> Requirements
Give back an exact copy of the lines from the start of the material through the line bearing "# long shallow". Include both ends and nothing else.

[Stored entries]

————————

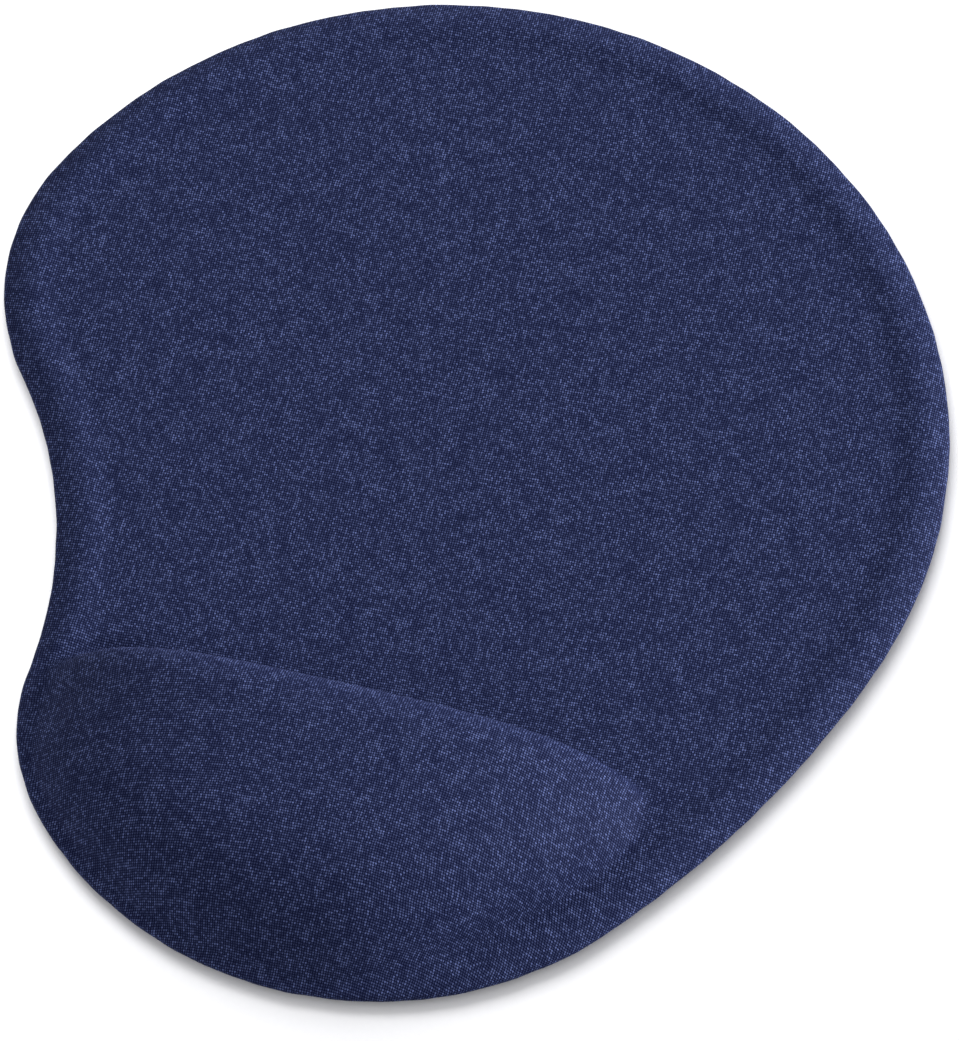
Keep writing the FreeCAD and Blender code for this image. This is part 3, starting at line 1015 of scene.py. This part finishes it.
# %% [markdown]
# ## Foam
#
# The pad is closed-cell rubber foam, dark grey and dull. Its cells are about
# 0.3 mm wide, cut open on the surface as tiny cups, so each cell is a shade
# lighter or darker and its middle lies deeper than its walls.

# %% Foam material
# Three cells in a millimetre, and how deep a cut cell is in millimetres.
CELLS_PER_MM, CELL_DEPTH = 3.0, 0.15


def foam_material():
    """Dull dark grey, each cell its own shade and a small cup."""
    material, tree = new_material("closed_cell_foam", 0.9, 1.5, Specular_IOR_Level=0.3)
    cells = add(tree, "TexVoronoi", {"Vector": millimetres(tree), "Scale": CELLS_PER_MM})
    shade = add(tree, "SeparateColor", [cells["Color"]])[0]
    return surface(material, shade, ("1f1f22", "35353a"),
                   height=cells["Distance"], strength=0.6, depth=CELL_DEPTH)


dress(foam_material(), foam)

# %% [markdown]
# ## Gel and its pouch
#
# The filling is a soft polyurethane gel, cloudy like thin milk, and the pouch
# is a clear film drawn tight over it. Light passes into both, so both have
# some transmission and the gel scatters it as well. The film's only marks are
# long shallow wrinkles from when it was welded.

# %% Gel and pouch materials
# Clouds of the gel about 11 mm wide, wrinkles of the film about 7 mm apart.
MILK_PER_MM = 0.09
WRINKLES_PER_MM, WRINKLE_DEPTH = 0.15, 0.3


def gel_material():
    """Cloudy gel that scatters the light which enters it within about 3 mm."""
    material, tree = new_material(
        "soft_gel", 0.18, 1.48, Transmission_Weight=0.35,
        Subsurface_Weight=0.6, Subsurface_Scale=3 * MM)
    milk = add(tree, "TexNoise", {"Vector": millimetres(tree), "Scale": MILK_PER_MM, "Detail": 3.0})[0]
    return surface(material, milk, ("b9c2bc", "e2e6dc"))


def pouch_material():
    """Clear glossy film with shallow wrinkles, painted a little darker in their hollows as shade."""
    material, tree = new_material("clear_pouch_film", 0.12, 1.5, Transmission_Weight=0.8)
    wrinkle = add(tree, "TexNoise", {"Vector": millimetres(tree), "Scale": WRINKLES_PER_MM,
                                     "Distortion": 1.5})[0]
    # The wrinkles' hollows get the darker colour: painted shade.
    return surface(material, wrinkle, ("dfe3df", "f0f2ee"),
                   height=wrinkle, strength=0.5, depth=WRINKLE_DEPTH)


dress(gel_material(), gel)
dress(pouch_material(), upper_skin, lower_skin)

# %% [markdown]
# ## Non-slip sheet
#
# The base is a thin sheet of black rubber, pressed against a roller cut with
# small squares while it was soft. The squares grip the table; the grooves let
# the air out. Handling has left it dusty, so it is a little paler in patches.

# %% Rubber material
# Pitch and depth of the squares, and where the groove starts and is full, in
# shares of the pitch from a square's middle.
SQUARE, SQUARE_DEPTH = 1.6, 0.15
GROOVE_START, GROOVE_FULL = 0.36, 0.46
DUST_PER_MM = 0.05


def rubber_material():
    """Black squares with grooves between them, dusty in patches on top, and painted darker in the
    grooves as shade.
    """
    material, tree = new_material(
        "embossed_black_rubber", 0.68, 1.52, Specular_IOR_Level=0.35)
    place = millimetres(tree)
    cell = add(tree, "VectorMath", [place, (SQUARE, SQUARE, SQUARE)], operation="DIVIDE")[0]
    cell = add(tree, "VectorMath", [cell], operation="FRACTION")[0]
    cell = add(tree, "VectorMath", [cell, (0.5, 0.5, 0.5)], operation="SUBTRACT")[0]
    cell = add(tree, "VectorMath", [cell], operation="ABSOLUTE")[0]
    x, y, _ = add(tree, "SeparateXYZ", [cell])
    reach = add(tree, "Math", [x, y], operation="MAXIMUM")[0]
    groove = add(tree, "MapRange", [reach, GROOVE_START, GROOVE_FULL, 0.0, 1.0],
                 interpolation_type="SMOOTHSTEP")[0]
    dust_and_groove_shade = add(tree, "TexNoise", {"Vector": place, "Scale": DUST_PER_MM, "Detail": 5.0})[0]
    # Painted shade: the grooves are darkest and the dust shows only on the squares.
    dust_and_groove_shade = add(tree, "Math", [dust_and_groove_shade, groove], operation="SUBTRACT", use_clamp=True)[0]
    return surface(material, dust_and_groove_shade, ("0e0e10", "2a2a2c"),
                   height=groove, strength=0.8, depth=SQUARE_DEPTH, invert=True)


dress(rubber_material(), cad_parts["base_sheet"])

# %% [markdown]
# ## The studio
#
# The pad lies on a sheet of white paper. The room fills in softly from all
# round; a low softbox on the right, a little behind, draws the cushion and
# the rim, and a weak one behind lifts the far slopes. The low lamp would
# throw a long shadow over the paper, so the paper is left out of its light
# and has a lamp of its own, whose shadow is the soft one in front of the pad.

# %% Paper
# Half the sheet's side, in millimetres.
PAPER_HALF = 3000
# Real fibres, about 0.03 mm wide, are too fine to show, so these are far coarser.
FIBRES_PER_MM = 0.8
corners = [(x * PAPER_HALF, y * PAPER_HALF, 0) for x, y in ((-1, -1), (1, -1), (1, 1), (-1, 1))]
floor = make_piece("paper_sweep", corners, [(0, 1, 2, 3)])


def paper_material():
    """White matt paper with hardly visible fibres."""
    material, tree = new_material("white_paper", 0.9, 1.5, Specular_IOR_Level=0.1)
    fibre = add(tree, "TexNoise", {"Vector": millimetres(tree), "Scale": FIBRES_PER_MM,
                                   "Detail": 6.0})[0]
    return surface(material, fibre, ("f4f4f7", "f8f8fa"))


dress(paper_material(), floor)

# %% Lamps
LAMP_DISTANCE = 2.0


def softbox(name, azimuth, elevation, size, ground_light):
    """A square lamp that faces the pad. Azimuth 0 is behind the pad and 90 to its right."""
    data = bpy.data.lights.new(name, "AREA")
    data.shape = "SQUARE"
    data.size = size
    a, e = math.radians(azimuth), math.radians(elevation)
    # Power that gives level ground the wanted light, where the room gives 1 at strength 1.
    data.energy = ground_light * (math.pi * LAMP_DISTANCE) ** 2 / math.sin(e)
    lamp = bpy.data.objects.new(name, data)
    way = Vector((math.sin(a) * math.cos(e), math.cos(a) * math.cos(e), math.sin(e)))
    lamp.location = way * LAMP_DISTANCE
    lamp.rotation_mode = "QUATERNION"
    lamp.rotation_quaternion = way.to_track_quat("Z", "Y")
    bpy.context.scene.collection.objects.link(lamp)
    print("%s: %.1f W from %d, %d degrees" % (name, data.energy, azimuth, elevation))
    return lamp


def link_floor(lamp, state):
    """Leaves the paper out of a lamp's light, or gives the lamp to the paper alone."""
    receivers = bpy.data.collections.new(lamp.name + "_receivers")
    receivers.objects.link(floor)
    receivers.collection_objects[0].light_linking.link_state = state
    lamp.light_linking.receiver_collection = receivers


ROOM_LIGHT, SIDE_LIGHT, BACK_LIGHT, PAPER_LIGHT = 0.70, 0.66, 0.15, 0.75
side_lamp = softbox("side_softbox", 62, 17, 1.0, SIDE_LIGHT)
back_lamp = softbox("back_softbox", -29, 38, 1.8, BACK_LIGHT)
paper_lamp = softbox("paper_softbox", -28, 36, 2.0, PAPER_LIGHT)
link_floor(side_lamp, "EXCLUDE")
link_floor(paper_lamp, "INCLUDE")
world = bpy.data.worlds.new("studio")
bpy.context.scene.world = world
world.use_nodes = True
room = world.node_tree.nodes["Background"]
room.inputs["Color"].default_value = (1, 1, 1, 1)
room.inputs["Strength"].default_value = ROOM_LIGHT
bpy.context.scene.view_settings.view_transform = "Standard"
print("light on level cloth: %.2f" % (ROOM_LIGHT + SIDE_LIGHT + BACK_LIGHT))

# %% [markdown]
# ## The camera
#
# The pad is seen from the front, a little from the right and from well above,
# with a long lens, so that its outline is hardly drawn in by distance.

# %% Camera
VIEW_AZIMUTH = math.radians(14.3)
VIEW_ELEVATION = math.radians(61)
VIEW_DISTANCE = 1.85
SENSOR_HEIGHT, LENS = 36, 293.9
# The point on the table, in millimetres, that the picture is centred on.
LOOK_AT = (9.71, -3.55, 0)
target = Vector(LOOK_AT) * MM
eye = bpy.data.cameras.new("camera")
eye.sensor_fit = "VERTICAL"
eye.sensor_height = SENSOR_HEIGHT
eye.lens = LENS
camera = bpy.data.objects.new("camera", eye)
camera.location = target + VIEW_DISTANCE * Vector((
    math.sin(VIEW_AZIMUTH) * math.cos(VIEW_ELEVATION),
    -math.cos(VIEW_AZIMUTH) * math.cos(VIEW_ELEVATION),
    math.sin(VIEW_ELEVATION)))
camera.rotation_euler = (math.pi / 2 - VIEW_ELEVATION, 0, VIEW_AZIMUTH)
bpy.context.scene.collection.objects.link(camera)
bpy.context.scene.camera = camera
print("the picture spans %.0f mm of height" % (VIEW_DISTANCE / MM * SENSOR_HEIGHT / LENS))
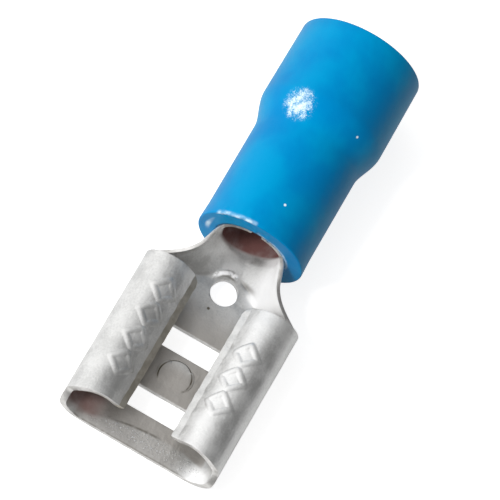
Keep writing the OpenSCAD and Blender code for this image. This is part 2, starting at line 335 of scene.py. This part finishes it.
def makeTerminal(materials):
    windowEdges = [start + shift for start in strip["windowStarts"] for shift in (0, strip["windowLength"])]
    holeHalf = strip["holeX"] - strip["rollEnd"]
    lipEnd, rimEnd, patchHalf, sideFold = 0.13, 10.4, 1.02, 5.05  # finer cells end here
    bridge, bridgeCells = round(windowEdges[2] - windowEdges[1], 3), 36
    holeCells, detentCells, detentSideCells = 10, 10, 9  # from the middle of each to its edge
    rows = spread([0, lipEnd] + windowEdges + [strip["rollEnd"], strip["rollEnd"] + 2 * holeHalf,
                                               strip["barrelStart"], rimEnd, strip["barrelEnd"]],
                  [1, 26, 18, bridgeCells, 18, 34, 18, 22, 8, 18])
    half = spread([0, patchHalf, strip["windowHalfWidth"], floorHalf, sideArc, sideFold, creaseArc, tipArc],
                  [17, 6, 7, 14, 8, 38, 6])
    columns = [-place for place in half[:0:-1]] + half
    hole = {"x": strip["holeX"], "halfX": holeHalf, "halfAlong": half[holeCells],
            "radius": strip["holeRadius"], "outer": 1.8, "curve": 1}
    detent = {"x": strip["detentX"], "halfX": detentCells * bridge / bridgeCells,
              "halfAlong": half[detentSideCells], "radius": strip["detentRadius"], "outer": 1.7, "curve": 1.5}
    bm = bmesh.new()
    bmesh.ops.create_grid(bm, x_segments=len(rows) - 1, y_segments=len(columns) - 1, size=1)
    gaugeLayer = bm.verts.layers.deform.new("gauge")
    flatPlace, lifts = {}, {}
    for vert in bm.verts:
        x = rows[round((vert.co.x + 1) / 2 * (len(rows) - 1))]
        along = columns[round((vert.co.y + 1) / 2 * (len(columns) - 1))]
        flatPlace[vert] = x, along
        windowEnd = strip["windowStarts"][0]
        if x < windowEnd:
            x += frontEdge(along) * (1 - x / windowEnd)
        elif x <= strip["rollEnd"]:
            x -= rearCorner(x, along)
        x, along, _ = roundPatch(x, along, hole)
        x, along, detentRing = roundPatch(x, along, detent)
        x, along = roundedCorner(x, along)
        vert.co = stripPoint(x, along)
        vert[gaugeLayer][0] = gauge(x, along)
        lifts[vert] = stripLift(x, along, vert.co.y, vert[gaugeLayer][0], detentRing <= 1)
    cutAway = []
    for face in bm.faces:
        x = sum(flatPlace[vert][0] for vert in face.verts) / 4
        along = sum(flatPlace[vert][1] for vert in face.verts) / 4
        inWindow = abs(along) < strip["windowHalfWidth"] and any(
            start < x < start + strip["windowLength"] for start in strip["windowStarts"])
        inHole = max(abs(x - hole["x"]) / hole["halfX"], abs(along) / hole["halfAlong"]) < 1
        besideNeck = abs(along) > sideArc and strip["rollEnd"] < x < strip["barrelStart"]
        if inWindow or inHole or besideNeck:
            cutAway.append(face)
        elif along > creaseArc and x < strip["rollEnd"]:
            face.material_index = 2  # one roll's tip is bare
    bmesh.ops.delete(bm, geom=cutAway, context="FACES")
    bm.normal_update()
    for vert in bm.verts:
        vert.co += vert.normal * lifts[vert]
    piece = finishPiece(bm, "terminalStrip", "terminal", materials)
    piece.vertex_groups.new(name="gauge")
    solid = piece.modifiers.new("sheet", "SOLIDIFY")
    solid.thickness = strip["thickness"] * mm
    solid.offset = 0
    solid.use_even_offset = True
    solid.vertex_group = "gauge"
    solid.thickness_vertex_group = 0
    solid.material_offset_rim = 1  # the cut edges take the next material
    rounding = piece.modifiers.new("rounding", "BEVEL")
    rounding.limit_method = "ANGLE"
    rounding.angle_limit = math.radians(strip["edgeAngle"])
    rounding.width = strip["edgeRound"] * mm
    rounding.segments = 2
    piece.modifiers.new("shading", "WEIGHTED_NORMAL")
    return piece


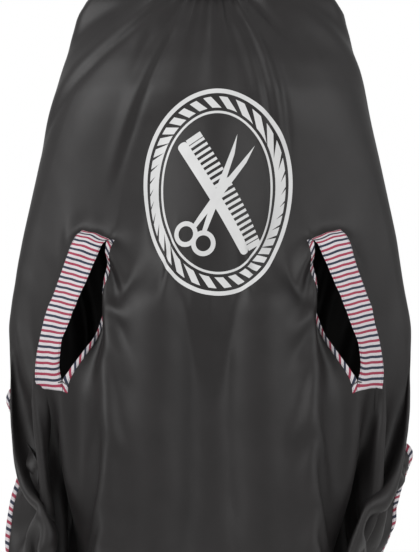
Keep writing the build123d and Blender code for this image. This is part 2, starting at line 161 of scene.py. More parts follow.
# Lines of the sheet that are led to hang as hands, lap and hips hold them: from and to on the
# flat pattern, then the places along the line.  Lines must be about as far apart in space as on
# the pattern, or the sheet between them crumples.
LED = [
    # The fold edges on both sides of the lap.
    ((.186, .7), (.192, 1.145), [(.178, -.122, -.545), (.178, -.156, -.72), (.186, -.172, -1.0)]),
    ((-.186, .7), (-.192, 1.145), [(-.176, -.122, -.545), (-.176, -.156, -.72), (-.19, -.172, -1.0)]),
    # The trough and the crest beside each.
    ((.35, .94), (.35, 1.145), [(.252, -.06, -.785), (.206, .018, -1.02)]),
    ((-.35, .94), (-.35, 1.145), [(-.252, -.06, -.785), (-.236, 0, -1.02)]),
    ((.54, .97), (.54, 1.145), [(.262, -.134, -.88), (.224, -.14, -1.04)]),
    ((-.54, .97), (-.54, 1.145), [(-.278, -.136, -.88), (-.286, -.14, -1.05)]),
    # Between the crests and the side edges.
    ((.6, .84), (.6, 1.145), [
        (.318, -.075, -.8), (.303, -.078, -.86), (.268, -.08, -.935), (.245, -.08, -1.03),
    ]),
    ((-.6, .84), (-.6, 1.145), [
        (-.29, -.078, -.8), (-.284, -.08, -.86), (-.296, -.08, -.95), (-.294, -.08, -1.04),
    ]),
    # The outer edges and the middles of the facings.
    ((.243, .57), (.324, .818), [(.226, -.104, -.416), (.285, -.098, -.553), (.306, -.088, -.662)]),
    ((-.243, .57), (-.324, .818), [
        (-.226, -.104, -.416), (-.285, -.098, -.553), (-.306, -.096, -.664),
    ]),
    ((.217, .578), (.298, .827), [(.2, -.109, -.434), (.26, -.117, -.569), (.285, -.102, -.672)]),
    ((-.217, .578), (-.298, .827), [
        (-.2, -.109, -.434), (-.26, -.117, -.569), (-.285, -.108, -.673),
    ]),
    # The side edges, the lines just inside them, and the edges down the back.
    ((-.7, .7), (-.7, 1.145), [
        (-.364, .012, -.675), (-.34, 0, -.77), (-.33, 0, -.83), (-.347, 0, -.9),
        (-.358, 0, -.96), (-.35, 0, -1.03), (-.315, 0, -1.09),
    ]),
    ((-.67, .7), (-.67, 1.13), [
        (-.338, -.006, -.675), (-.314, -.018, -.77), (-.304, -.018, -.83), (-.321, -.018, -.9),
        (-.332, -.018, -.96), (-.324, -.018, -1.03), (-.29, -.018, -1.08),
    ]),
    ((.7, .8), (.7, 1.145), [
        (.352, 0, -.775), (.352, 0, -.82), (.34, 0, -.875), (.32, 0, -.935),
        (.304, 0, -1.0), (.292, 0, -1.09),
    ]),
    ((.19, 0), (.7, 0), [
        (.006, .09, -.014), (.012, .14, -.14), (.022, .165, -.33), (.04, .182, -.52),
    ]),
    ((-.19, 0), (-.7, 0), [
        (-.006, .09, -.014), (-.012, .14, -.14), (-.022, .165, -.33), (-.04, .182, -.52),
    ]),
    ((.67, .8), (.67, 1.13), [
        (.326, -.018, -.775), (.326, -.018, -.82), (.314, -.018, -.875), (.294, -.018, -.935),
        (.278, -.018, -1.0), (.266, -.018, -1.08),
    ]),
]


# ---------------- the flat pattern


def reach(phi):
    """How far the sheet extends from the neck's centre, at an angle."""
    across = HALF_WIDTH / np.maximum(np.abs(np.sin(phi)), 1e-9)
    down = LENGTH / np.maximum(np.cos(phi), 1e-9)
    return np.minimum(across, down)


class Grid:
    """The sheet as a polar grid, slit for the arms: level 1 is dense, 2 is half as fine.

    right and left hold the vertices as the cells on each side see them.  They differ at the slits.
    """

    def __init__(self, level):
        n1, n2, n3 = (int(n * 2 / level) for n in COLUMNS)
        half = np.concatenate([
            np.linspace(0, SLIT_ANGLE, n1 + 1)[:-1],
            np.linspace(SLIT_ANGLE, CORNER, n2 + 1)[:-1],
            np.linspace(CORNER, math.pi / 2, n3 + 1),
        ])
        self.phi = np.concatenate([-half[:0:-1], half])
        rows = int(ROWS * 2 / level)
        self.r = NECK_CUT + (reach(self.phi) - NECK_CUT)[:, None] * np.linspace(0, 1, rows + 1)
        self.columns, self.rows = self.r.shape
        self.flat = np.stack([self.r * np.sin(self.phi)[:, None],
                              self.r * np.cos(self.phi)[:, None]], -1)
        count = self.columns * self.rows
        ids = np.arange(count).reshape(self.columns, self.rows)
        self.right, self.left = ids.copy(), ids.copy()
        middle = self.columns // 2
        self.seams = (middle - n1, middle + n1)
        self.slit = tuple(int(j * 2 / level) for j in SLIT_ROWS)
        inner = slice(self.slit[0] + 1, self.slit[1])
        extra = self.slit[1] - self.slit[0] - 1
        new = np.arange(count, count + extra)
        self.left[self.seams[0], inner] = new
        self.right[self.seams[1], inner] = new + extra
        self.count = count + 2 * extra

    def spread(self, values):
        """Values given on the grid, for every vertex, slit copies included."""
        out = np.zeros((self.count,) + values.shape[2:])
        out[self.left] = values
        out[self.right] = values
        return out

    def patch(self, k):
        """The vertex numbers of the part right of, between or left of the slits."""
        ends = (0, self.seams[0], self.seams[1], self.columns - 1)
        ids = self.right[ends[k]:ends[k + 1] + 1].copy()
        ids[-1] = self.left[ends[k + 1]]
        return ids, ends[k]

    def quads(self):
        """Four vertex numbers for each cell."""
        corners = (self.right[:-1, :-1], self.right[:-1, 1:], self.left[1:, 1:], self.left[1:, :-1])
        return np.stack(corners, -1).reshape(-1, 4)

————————

> Output of the task
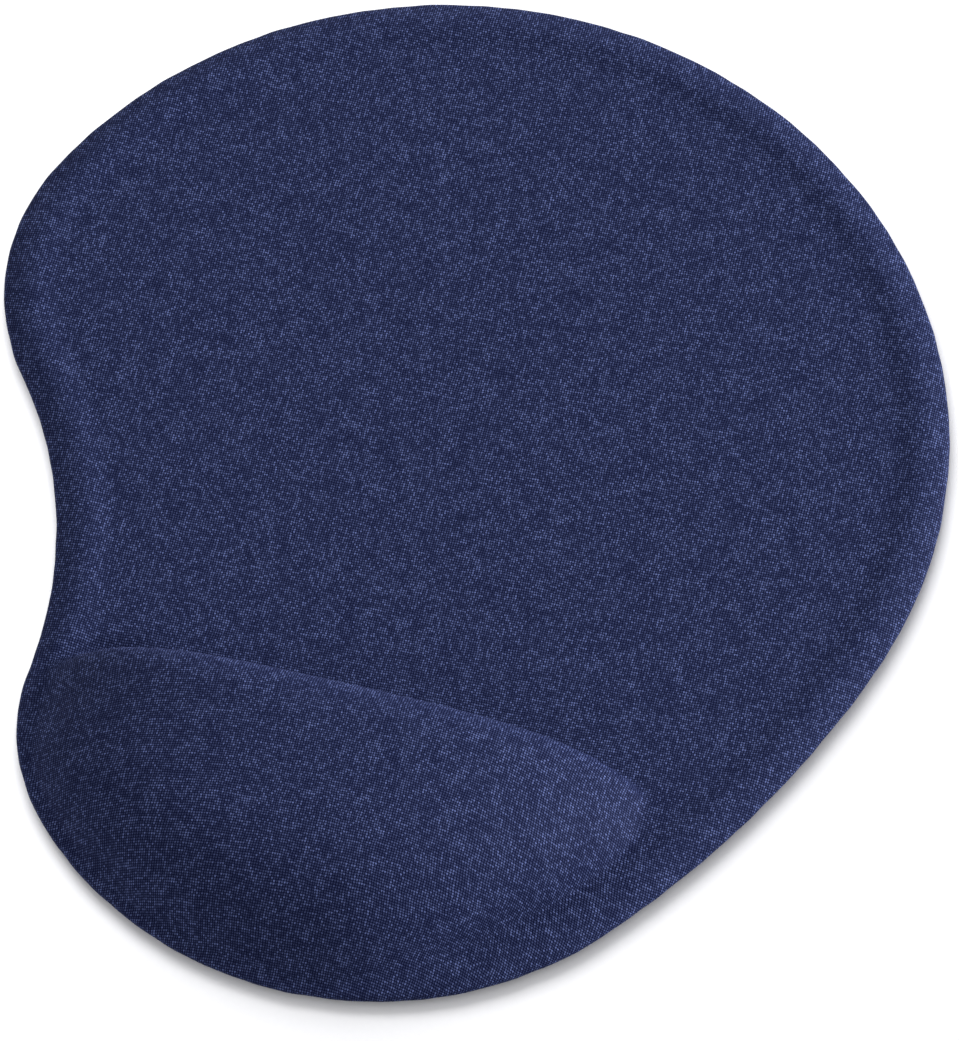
Keep writing the FreeCAD and Blender code for this image. This is part 3, starting at line 1015 of scene.py. This part finishes it.
# %% [markdown]
# ## Foam
#
# The pad is closed-cell rubber foam, dark grey and dull. Its cells are about
# 0.3 mm wide, cut open on the surface as tiny cups, so each cell is a shade
# lighter or darker and its middle lies deeper than its walls.

# %% Foam material
# Three cells in a millimetre, and how deep a cut cell is in millimetres.
CELLS_PER_MM, CELL_DEPTH = 3.0, 0.15


def foam_material():
    """Dull dark grey, each cell its own shade and a small cup."""
    material, tree = new_material("closed_cell_foam", 0.9, 1.5, Specular_IOR_Level=0.3)
    cells = add(tree, "TexVoronoi", {"Vector": millimetres(tree), "Scale": CELLS_PER_MM})
    shade = add(tree, "SeparateColor", [cells["Color"]])[0]
    return surface(material, shade, ("1f1f22", "35353a"),
                   height=cells["Distance"], strength=0.6, depth=CELL_DEPTH)


dress(foam_material(), foam)

# %% [markdown]
# ## Gel and its pouch
#
# The filling is a soft polyurethane gel, cloudy like thin milk, and the pouch
# is a clear film drawn tight over it. Light passes into both, so both have
# some transmission and the gel scatters it as well. The film's only marks are
# long shallow wrinkles from when it was welded.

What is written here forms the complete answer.